Rows from a 3D modeling dataset
_____
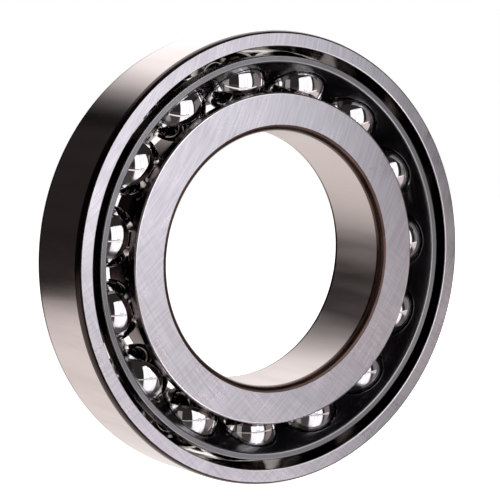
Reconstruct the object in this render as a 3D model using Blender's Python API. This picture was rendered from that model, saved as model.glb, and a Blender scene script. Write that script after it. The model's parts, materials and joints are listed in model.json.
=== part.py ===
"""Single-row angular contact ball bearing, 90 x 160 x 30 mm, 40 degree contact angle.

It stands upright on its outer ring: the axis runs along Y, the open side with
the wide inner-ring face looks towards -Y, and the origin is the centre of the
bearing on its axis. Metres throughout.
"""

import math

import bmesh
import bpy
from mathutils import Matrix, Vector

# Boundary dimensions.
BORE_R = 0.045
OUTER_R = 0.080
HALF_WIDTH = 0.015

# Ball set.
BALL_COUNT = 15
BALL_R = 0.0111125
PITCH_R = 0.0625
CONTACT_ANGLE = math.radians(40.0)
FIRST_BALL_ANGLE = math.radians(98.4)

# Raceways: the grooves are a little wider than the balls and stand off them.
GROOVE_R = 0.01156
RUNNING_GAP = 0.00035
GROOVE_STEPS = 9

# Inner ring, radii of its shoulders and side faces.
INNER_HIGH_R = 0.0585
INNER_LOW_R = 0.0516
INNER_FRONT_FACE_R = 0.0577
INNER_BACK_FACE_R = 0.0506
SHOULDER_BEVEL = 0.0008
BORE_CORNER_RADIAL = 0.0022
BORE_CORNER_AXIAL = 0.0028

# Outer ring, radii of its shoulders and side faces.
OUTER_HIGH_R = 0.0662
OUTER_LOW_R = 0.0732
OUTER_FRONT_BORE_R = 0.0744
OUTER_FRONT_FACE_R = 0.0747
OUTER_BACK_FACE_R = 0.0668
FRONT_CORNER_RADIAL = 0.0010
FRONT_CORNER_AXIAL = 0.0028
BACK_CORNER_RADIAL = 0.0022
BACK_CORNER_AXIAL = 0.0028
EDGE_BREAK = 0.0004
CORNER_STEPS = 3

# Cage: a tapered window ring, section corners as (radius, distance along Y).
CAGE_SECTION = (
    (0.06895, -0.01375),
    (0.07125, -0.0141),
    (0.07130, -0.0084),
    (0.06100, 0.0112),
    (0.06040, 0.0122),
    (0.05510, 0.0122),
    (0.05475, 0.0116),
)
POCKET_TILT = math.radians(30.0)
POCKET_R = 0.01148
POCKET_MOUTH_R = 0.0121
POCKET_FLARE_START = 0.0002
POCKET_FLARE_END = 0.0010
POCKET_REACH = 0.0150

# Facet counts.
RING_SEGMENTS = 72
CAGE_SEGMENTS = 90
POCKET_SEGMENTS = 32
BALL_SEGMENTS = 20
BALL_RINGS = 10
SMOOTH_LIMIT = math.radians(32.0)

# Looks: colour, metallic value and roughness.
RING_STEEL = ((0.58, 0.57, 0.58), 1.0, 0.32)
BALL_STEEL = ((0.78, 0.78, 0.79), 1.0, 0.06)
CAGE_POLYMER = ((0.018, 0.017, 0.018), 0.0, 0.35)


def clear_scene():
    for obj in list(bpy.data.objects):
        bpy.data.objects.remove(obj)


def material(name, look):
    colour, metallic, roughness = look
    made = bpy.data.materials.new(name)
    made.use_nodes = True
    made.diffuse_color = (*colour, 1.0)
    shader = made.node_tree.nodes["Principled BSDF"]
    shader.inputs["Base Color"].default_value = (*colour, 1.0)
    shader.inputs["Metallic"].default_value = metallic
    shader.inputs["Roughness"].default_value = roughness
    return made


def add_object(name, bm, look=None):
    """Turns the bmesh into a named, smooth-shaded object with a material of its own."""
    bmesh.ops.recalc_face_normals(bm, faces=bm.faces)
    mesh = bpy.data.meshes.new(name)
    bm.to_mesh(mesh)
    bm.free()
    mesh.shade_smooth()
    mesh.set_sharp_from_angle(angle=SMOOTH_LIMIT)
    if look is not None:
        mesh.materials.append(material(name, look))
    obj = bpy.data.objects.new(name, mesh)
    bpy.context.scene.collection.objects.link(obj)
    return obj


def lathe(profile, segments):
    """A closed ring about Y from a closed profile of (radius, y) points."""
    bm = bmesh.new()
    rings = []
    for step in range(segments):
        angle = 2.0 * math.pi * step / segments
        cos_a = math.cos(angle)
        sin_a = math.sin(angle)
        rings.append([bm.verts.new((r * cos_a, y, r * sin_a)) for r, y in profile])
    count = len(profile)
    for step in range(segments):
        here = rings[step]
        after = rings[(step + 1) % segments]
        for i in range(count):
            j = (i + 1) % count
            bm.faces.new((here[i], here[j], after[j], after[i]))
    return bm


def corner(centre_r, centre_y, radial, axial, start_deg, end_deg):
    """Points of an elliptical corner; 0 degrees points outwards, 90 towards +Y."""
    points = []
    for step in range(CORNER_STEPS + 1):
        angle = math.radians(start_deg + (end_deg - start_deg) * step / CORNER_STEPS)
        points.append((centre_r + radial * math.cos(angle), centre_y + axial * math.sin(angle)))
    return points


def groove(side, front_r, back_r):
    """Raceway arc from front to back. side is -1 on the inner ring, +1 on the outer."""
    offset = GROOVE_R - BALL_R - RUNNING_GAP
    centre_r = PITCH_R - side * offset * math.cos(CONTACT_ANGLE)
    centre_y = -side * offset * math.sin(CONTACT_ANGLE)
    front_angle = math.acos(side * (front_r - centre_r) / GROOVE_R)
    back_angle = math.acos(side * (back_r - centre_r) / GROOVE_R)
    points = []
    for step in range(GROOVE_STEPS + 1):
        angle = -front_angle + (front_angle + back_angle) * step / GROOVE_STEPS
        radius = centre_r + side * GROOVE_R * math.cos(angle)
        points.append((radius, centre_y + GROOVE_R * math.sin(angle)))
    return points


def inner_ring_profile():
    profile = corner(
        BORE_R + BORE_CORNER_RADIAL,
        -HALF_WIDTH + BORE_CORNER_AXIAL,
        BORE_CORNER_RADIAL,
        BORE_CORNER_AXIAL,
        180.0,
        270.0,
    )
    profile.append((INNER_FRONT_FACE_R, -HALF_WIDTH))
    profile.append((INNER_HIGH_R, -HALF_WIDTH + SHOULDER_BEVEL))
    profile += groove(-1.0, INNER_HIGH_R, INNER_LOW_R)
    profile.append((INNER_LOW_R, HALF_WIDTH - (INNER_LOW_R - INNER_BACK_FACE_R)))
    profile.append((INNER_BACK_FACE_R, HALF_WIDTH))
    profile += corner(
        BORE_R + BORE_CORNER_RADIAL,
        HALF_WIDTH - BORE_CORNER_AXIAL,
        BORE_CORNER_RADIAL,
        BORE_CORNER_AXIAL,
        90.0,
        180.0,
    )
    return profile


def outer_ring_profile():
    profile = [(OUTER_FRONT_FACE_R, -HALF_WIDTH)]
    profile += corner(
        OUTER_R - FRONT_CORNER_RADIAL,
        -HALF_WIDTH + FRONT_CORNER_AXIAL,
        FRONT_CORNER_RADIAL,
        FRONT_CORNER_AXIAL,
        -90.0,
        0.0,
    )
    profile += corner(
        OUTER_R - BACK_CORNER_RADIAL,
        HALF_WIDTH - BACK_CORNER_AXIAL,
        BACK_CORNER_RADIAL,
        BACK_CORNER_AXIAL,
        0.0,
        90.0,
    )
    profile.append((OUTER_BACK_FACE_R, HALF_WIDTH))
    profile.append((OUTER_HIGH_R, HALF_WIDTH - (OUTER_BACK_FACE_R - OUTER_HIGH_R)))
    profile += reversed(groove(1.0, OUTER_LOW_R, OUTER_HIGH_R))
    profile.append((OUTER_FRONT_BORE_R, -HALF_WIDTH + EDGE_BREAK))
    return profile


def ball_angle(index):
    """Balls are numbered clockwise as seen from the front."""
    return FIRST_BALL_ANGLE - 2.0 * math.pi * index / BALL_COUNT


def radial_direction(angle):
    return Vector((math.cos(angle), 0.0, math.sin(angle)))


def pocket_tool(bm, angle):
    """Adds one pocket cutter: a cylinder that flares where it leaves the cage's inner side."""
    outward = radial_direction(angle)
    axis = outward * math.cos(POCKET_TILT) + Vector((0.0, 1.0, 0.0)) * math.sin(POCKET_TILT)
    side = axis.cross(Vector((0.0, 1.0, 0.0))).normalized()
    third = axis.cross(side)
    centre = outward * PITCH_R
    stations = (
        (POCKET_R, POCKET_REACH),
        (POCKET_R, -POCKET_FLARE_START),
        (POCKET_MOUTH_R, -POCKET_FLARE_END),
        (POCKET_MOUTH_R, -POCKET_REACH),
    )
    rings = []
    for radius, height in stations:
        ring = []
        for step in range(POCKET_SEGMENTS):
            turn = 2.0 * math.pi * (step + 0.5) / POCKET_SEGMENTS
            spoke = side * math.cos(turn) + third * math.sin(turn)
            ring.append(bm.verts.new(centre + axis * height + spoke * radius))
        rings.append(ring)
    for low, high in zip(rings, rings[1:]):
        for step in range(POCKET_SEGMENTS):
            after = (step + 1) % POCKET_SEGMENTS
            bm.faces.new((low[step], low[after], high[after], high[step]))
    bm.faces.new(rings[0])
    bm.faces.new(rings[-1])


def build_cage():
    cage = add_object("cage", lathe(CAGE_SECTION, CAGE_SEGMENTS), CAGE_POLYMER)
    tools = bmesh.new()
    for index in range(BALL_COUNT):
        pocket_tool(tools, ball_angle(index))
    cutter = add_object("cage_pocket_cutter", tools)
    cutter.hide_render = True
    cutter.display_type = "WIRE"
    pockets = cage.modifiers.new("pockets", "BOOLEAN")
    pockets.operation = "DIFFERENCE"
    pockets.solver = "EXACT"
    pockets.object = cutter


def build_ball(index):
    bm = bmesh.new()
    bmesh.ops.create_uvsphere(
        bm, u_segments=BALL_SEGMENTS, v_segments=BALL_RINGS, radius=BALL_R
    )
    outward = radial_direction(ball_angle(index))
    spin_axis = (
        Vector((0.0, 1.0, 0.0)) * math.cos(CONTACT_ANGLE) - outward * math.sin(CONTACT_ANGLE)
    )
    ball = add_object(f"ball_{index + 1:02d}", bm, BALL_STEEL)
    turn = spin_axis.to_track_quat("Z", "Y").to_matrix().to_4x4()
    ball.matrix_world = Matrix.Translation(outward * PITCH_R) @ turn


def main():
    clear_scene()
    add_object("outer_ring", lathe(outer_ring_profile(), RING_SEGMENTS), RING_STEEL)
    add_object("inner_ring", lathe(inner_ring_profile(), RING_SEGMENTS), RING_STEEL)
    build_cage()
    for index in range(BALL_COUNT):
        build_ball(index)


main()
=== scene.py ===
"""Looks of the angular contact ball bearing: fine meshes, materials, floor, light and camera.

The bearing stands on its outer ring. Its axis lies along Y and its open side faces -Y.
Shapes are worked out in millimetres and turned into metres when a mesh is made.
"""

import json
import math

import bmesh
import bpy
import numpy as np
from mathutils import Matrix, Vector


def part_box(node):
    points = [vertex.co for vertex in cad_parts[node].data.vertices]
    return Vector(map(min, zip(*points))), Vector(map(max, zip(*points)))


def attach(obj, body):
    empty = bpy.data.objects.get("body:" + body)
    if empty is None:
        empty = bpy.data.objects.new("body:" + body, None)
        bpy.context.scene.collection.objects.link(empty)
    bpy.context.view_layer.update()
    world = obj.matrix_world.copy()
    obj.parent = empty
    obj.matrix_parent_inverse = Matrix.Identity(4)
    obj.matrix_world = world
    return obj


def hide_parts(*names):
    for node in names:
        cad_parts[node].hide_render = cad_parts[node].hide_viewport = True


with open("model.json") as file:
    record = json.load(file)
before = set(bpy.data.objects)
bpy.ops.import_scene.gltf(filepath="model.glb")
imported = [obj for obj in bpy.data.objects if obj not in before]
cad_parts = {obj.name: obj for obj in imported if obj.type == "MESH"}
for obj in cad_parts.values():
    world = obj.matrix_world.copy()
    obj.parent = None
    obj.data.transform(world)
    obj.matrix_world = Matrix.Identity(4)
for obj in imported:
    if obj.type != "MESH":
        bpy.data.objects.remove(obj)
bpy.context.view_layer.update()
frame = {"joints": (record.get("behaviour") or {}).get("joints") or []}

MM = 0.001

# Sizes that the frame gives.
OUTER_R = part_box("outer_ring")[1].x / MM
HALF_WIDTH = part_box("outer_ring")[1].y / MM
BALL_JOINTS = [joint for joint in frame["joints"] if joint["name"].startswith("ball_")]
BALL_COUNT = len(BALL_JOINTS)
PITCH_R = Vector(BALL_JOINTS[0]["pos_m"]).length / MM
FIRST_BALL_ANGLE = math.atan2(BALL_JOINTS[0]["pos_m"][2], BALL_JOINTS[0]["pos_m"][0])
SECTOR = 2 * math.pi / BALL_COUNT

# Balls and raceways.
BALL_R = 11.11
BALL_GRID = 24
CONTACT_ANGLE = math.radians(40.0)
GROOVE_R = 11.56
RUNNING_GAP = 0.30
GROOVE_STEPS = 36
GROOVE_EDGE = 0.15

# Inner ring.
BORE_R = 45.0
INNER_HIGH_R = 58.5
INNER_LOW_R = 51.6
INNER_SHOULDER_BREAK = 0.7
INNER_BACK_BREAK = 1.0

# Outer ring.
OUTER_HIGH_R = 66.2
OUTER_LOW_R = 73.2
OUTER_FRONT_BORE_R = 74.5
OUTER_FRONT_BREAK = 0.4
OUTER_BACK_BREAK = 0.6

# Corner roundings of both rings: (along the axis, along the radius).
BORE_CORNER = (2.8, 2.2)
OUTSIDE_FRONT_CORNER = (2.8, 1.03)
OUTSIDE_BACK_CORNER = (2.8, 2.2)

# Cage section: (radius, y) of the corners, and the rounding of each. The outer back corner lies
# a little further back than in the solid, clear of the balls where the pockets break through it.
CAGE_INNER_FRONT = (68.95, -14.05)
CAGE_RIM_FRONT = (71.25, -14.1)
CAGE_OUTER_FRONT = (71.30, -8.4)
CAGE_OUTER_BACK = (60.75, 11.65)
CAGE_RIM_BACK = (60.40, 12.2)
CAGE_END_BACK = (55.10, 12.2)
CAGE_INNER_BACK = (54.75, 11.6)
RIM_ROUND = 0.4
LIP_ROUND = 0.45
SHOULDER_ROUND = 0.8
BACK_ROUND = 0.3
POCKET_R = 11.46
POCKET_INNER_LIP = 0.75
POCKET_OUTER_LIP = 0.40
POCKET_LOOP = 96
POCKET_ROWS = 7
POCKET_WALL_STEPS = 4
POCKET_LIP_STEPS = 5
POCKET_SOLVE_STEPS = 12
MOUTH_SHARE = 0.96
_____
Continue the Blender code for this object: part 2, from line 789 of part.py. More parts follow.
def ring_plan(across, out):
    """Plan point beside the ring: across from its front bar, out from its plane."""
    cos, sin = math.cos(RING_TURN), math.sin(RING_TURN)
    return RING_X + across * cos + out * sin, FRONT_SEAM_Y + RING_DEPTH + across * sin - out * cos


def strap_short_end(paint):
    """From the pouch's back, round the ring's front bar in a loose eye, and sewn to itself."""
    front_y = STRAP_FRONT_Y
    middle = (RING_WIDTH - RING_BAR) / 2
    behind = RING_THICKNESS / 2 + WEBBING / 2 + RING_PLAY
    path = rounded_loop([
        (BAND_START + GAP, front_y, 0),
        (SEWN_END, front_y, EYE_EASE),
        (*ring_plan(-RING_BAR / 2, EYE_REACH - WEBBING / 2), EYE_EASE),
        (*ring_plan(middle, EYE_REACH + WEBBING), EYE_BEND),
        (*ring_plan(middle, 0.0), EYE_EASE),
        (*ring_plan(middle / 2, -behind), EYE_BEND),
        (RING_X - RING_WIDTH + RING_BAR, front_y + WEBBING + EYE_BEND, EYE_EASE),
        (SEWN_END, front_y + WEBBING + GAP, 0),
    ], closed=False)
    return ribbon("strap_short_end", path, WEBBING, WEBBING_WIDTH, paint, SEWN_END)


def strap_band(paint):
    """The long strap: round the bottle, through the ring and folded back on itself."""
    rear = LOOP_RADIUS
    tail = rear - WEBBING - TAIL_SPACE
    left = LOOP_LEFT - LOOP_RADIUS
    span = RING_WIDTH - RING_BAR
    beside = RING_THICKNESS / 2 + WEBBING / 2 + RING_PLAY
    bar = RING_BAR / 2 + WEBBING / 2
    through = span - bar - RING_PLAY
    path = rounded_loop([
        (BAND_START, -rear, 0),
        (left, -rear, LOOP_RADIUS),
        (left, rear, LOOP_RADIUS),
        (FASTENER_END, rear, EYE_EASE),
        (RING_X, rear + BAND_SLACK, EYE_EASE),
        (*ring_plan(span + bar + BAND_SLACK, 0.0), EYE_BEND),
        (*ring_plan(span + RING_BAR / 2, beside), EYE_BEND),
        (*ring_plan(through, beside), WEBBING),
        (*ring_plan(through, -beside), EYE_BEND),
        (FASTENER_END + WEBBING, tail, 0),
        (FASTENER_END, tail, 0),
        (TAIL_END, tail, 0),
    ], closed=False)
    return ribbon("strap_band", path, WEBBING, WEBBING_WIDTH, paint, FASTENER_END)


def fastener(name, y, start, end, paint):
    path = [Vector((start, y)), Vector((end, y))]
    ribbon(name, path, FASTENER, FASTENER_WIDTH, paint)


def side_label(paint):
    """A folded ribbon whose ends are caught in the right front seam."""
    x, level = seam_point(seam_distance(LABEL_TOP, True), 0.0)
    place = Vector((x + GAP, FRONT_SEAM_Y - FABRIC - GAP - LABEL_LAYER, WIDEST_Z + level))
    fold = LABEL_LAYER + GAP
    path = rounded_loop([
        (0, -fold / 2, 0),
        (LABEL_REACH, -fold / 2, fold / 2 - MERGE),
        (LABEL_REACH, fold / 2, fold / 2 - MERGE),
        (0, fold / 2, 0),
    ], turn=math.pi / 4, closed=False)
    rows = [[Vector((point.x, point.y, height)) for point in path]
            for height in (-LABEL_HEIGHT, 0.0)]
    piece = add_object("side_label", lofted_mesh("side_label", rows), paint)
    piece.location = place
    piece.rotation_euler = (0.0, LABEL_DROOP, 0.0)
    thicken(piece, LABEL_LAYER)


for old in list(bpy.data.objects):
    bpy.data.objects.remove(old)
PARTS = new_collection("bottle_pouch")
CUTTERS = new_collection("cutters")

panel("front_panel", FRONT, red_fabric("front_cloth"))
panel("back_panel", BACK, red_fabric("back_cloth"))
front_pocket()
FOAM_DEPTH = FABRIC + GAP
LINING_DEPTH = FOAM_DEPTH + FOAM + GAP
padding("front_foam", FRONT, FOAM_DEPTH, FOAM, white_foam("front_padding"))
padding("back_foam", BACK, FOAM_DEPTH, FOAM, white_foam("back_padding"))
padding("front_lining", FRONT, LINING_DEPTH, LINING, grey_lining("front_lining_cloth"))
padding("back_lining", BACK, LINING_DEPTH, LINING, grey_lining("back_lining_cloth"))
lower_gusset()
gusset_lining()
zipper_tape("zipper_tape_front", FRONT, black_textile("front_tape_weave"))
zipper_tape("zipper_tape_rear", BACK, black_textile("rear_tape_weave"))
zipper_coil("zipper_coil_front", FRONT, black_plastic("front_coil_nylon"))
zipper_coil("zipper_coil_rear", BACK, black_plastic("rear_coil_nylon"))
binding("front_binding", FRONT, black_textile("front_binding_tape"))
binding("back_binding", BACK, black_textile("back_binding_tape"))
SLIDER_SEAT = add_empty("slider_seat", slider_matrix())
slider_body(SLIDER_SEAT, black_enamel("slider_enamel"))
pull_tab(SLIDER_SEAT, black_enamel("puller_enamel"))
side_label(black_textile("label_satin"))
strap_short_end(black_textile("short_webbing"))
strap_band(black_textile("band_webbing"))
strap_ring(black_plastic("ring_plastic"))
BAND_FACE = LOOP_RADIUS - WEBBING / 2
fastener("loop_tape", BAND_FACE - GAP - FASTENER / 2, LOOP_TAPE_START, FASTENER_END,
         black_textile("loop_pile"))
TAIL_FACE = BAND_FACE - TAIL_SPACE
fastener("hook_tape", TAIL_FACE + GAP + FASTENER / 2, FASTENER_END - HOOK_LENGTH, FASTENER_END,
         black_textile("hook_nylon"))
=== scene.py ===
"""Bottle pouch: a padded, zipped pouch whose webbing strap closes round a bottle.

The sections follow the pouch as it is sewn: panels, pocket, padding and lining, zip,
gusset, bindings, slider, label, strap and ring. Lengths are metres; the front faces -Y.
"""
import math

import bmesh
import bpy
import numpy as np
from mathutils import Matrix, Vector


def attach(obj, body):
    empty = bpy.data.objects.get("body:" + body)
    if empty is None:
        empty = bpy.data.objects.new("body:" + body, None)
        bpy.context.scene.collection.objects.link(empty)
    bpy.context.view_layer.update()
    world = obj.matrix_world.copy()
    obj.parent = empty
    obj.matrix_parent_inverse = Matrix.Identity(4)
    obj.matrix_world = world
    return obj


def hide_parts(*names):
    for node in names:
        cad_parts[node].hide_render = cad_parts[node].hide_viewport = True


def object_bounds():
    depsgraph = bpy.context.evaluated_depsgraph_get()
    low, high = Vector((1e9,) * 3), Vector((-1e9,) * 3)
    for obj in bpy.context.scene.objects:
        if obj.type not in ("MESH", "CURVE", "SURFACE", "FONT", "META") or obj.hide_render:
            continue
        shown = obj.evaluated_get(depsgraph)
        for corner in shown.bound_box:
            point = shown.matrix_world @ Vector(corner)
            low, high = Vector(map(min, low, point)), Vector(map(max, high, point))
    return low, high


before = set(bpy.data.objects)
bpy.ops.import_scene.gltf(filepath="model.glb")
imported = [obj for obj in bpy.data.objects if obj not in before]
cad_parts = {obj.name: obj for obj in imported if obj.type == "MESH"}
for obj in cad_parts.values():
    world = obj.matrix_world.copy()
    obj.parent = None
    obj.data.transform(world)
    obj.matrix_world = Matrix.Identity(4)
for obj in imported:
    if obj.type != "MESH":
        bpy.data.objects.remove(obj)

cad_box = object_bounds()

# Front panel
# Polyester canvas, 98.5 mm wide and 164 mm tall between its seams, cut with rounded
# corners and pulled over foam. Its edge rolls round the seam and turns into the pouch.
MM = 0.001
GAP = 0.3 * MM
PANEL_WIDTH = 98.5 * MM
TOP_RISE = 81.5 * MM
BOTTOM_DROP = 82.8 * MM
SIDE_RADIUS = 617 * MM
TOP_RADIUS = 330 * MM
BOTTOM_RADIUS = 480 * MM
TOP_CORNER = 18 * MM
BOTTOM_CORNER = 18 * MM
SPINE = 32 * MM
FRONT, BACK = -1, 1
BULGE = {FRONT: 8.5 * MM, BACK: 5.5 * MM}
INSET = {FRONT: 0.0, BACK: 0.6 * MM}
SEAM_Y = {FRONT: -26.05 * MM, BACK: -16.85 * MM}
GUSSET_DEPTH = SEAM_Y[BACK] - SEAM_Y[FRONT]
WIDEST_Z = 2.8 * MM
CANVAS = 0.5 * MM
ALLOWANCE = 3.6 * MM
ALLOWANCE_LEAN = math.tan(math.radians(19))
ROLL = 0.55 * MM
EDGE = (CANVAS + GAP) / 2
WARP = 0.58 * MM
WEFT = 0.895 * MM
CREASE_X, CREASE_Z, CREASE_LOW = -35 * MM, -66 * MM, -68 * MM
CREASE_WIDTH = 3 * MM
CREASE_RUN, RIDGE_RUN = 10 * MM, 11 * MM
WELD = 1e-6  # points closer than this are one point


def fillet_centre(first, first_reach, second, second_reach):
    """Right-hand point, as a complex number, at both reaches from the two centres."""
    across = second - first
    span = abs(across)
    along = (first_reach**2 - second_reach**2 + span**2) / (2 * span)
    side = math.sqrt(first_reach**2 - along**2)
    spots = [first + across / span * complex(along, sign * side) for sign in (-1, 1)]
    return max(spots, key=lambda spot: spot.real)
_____
__Job__.
Retype the records above, but only those lines that fall between the line containing "Reconstruct the object" and the line containing "GROOVE_STEPS = 9", with both of those lines included, exactly as written.

__Answer in full__.
Reconstruct the object in this render as a 3D model using Blender's Python API. This picture was rendered from that model, saved as model.glb, and a Blender scene script. Write that script after it. The model's parts, materials and joints are listed in model.json.
=== part.py ===
"""Single-row angular contact ball bearing, 90 x 160 x 30 mm, 40 degree contact angle.

It stands upright on its outer ring: the axis runs along Y, the open side with
the wide inner-ring face looks towards -Y, and the origin is the centre of the
bearing on its axis. Metres throughout.
"""

import math

import bmesh
import bpy
from mathutils import Matrix, Vector

# Boundary dimensions.
BORE_R = 0.045
OUTER_R = 0.080
HALF_WIDTH = 0.015

# Ball set.
BALL_COUNT = 15
BALL_R = 0.0111125
PITCH_R = 0.0625
CONTACT_ANGLE = math.radians(40.0)
FIRST_BALL_ANGLE = math.radians(98.4)

# Raceways: the grooves are a little wider than the balls and stand off them.
GROOVE_R = 0.01156
RUNNING_GAP = 0.00035
GROOVE_STEPS = 9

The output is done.